Finding Shangri-la


Everyone defines Shangri-la differently.  One of the first films I came to love was a 1937 epic by Frank Capra called Lost Horizon.  Despite being one of the best and most thoughtful films of its time ever produced not many people know about it.  The movie contained a message of peace and pacifism at a time when the world was gearing up for war.   In it, actor Ronald Coleman escapes the violence and turmoil of China to find the mythic Shangri-la lost in the Himalayas.  Shangri-la for Coleman was a peaceful place filled with beauty, thought and contemplation, yet for others it might be something completely different.  We all have our own definitions for everything in life.  Supreme Court Justice Potter Stewart famously replied in 1964 when answering the question what is
Justice Potter Stewart
pornography? "I know it when I see it."

In truth Shangri-la is a concept so intrinsically personal only you will know it when you find it.  It is very much like Buddhist enlightenment.   Only those reaching enlightenment can truly understand, the rest can only strive to one day join them.

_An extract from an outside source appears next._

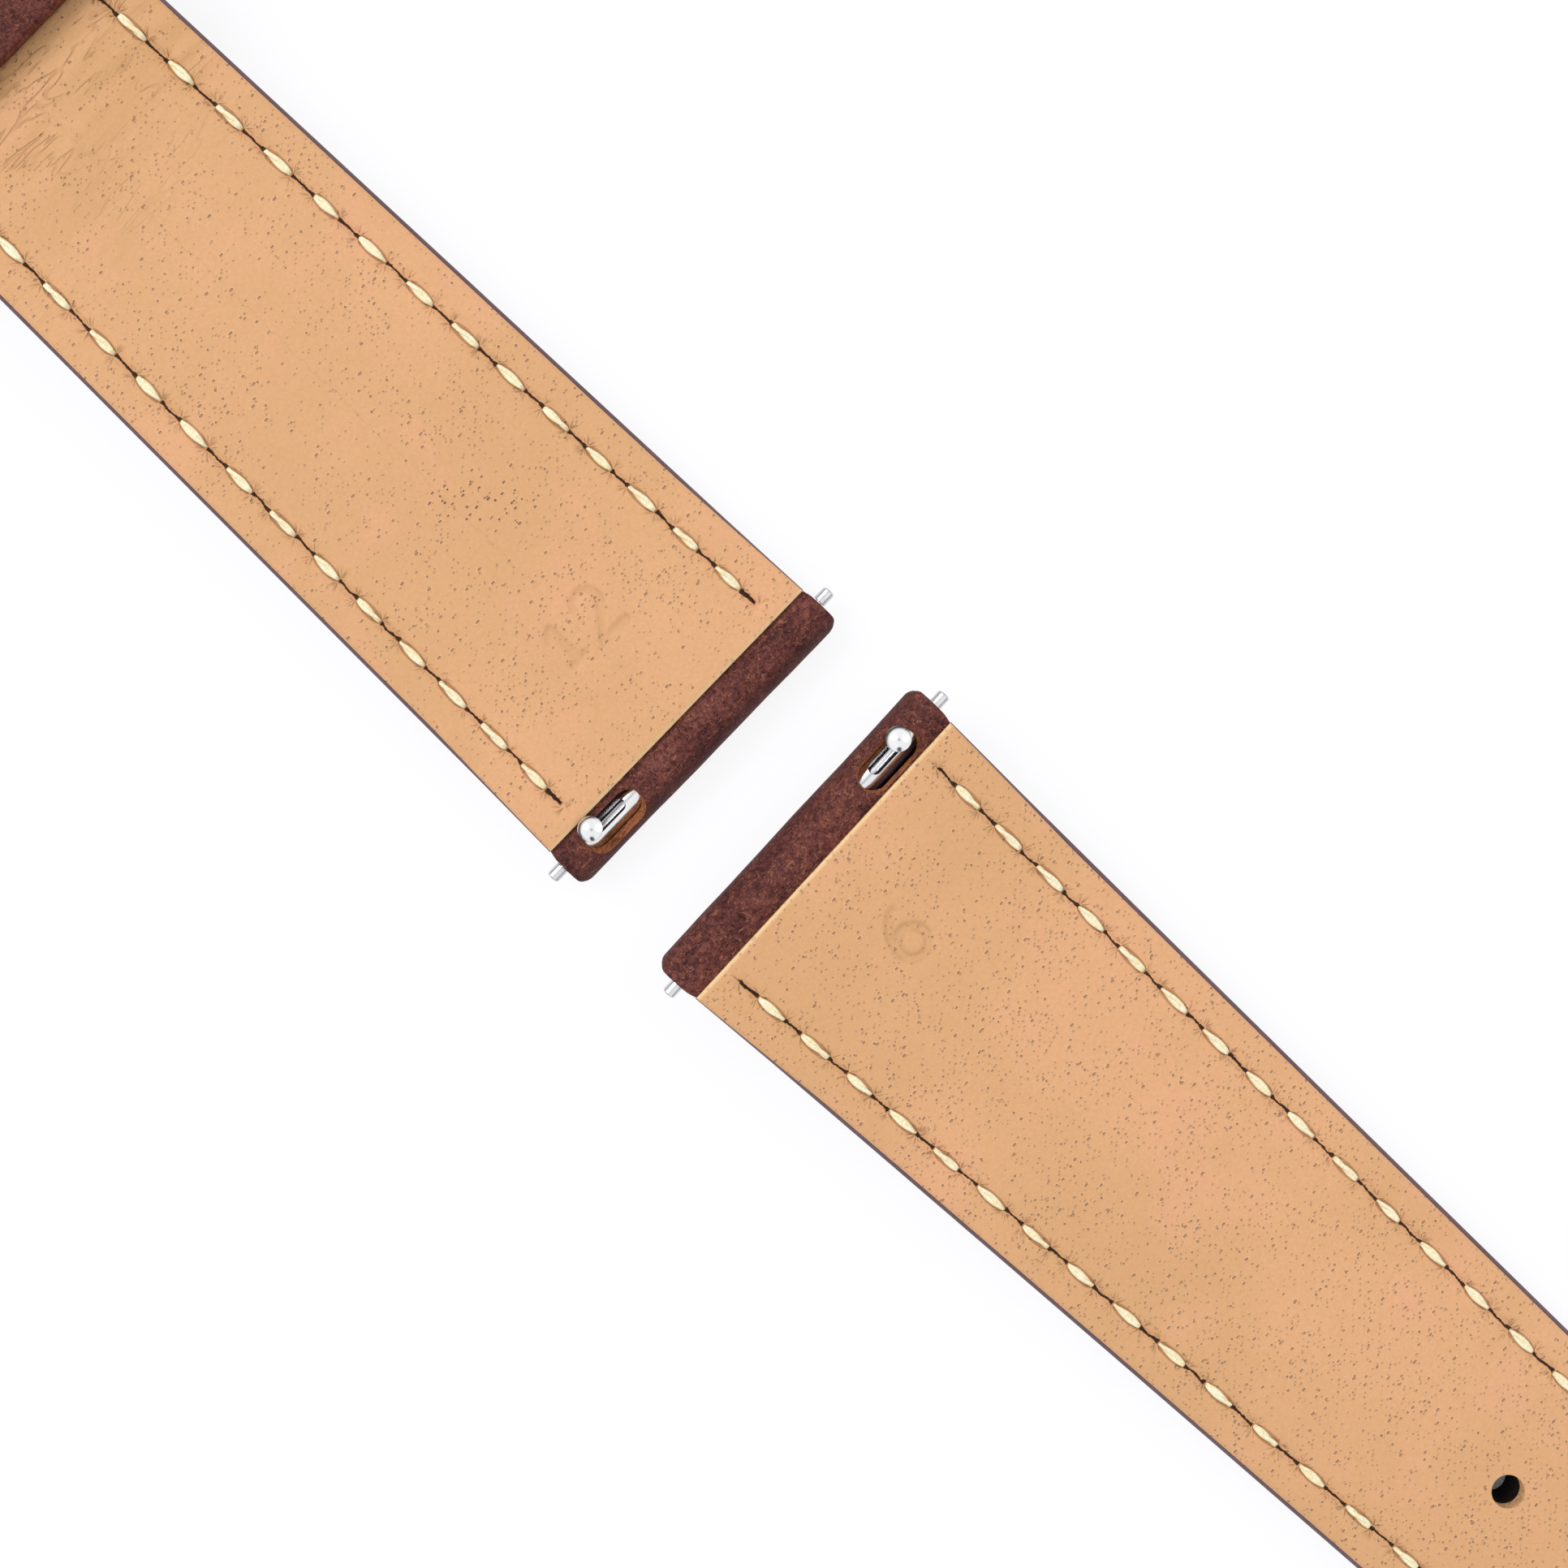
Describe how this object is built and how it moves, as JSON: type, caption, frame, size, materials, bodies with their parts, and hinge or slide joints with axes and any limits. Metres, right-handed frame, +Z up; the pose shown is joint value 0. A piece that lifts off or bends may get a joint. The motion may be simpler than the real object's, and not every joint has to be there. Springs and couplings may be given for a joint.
{
  "type": "watch strap",
  "caption": "Two-piece leather watch strap with quick-release spring bars, pin buckle, keepers and punched holes, lying lining side up.",
  "frame": {"origin": "on the table, midway along the whole strap and midway across it", "axes": "+Z up out of the lining, +Y along the strap towards the buckle, +X across it"},
  "size_m": [0.0241, 0.217, 0.0093],
  "materials": {
    "brown_leather": "dark brown waxed grain leather, mottled",
    "tan_leather": "smooth tan lining leather",
    "keeper_leather": "dark brown leather, folded strip",
    "stiffener": "raw bonded leather board",
    "cream_thread": "waxed cream thread",
    "buckle_steel": "satin steel, polished edges",
    "bar_steel": "drawn steel tube",
    "pin_steel": "polished turned steel",
    "knob_steel": "polished steel",
    "spring_steel": "spring wire"
  },
  "bodies": {
    "buckle_half": {"buckle_half_upper_leather": "brown_leather", "buckle_half_filler": "stiffener", "buckle_half_lining": "tan_leather", "buckle_half_right_thread": "cream_thread", "buckle_half_left_thread": "cream_thread", "fixed_keeper": "keeper_leather"},
    "free_keeper": {"free_keeper": "keeper_leather", "free_keeper_thread": "cream_thread"},
    "buckle_frame": {"buckle_frame": "buckle_steel"},
    "buckle_tongue": {"buckle_tongue": "buckle_steel"},
    "buckle_bar": {"buckle_bar_tube": "bar_steel", "buckle_bar_spring": "spring_steel"},
    "buckle_bar_right_tip": {"buckle_bar_right_plunger": "pin_steel"},
    "buckle_bar_left_tip": {"buckle_bar_left_plunger": "pin_steel"},
    "hole_half": {"hole_half_upper_leather": "brown_leather", "hole_half_filler": "stiffener", "hole_half_lining": "tan_leather", "hole_half_thread": "cream_thread"},
    "buckle_half_lug_bar": {"buckle_half_lug_bar_tube": "bar_steel", "buckle_half_lug_bar_spring": "spring_steel"},
    "buckle_half_lever": {"buckle_half_lever_plunger": "pin_steel", "buckle_half_release_knob": "knob_steel"},
    "buckle_half_plain_tip": {"buckle_half_plain_plunger": "pin_steel"},
    "hole_half_lug_bar": {"hole_half_lug_bar_tube": "bar_steel", "hole_half_lug_bar_spring": "spring_steel"},
    "hole_half_lever": {"hole_half_lever_plunger": "pin_steel", "hole_half_release_knob": "knob_steel"},
    "hole_half_plain_tip": {"hole_half_plain_plunger": "pin_steel"}
  },
  "joints": [
    {"name": "hole_half_apart", "type": "slide", "parent": "buckle_half", "child": "hole_half", "axis": [0, -1, 0], "range_m": [0, 0.04]},
    {"name": "buckle_half_lug_bar_turn", "type": "hinge", "parent": "buckle_half", "child": "buckle_half_lug_bar", "pos_m": [0, 0.01904, 0.00175], "axis": [-1, 0, 0], "range_deg": [-30, 3]},
    {"name": "buckle_half_lever_pull", "type": "slide", "parent": "buckle_half_lug_bar", "child": "buckle_half_lever", "axis": [1, 0, 0], "range_m": [0, 0.0018], "stiffness_N_per_m": 400, "springref_m": -0.004, "deforming": ["buckle_half_lug_bar_spring"]},
    {"name": "buckle_half_plain_tip_push", "type": "slide", "parent": "buckle_half_lug_bar", "child": "buckle_half_plain_tip", "axis": [-1, 0, 0], "range_m": [0, 0.0012], "stiffness_N_per_m": 400, "springref_m": -0.004, "deforming": ["buckle_half_lug_bar_spring"]},
    {"name": "hole_half_lug_bar_turn", "type": "hinge", "parent": "hole_half", "child": "hole_half_lug_bar", "pos_m": [0.00011, 0.00954, 0.00438], "axis": [0.9997, 0.0227, 0], "range_deg": [-12, 15]},
    {"name": "hole_half_lever_pull", "type": "slide", "parent": "hole_half_lug_bar", "child": "hole_half_lever", "axis": [-0.9997, -0.0227, 0], "range_m": [0, 0.0018], "stiffness_N_per_m": 400, "springref_m": -0.004, "deforming": ["hole_half_lug_bar_spring"]},
    {"name": "hole_half_plain_tip_push", "type": "slide", "parent": "hole_half_lug_bar", "child": "hole_half_plain_tip", "axis": [0.9997, 0.0227, 0], "range_m": [0, 0.0012], "stiffness_N_per_m": 400, "springref_m": -0.004, "deforming": ["hole_half_lug_bar_spring"]},
    {"name": "buckle_bar_turn", "type": "hinge", "parent": "buckle_half", "child": "buckle_bar", "pos_m": [0, 0.09607, 0.0075], "axis": [1, 0, 0], "continuous": true},
    {"name": "buckle_bar_right_tip_push", "type": "slide", "parent": "buckle_bar", "child": "buckle_bar_right_tip", "axis": [-1, 0, 0], "range_m": [0, 0.0012], "stiffness_N_per_m": 400, "springref_m": -0.003, "deforming": ["buckle_bar_spring"]},
    {"name": "buckle_bar_left_tip_push", "type": "slide", "parent": "buckle_bar", "child": "buckle_bar_left_tip", "axis": [1, 0, 0], "range_m": [0, 0.0012], "stiffness_N_per_m": 400, "springref_m": -0.003, "deforming": ["buckle_bar_spring"]},
    {"name": "buckle_frame_swing", "type": "hinge", "parent": "buckle_half", "child": "buckle_frame", "pos_m": [0, 0.09607, 0.0075], "axis": [1, 0, 0], "range_deg": [-30, 110]},
    {"name": "buckle_tongue_swing", "type": "hinge", "parent": "buckle_frame", "child": "buckle_tongue", "pos_m": [0, 0.09607, 0.0075], "axis": [1, 0, 0], "range_deg": [-60, 0]},
    {"name": "free_keeper_slide", "type": "slide", "parent": "buckle_half", "child": "free_keeper", "axis": [0, 0.9971, 0.0764], "range_m": [-0.011, 0.0008]}
  ]
}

A very old coworker and friend of mine is retired here in Chiang Mai.  When I knew I was moving to Thailand I re-established contact with him and asked him about his life.  "Patrick," he told me, "I found my Shangri-la."  Like Ponce de Leon looking for the Fountain of Youth many will never find their perfect place, most will never even attempt to look.  Yesterday I had the chance to take a little raft ride down a small river East of Chiang Mai.  It was a beautiful setting.  Lushly green forests set against mountains shrouded in a layer of fog.  Hand made bridges spanning the water delicately framing the forest canopy. At one point we came around a bend and a lodge sat on one bank separated from the main road by high bridge stretched from one bank to another.  Some of the buildings reminded me of a park lodge in the United States.  Anchored to the hill side along the river they offered perches where you could sit like a bird looking at the valley bellow.  On one bank elephants crept up from a swim in the river with a tourist or two on their backs.  It was a lovely sight but I still didn't understand.

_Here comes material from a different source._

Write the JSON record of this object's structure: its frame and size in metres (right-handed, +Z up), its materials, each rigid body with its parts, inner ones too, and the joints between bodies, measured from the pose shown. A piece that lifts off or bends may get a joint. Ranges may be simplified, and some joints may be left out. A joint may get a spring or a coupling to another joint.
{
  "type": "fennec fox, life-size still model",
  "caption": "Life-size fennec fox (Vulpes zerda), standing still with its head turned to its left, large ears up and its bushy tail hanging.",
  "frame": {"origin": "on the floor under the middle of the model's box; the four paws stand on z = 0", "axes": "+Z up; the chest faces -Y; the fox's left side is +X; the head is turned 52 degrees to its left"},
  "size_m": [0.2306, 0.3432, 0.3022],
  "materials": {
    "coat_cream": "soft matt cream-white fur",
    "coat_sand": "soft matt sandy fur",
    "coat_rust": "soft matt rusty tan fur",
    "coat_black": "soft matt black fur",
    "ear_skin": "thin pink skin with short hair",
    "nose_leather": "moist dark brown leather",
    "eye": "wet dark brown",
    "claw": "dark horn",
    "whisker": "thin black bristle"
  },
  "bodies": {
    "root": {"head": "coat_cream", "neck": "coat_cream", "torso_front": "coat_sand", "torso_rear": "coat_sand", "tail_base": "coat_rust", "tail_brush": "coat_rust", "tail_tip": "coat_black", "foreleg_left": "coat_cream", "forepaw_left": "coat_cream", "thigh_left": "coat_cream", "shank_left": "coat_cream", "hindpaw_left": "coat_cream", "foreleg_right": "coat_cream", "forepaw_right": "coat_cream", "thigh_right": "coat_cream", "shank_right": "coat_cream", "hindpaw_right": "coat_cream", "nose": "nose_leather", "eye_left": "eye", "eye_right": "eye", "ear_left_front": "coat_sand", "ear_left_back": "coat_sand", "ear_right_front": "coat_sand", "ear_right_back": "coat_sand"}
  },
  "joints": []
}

Our raft trip concluded and we circled back to the lodge for lunch.  It was a perfect place, beautiful and harmonious with it's surroundings.  Around me ethnic mountain tribes women from Burma and Thailand worked to prepare the meal and cater to the guests.  As I ate I listened and to a young American volunteer explain it was not just a hotel.  No, this place was much more than a hotel, it was a Shangri-la.  It was Shangri-la for the women that surrounded me.  Beautiful in their simplicity their dark skin was contrasted by the bright ethnic dresses they wore.  These women while seemingly now at peace had been victims.  Victims of exploitation, human rights abuses and sex trafficking.  These women had found their refuge.  It was a place for them to heal and to learn new skills.  A place where their voices meant something.  A place where they were learning they had value and a place in the world.  Their destiny was not to be a slave to the wishes of another, it was to be a human being in their own right.

I had a private conversation with the director of the effort and her passionate American volunteer.  Together with her husband an ethnic Karin this woman had carved out a sanctuary on this bank of this small northern Thai river.  Suddenly the women around me her included, felt like the bravest human's I had ever met.  Not only were they rebuilding their lives, they were continuing a path to help others.  Some were risking their own lives to return to the forests and smuggle medical supplies into Burma to help out their people.  I felt so small and insignificant in their presence, filled with such admiration for each and every one of them.   My eyes wanted to cloud with tears for the beauty they portrayed.  Beauty of humanity and love for those in need and the protection of a precious environment.  I did my best to choke back my own emotion because it felt selfish.  Selfish in the face of those that needed and deserved so much more.

The energy around me was truly astounding.  It was an intensity i have rarely encountered.   The kind that makes you want to stop and just let it absorb into every crack and crevice of your being.  I will most certainly visit them again.  Now I contemplate the smallest things I can do to support their most noble effort.

Every so often in life you come across a seed that can grow and change the world.  This place was such a seed.  It was being watered and cared for by wonderful human beings and at this very moment it is growing.  It is coloring the banks of this Shangri-la and has already become the most beautiful flower I have ever seen.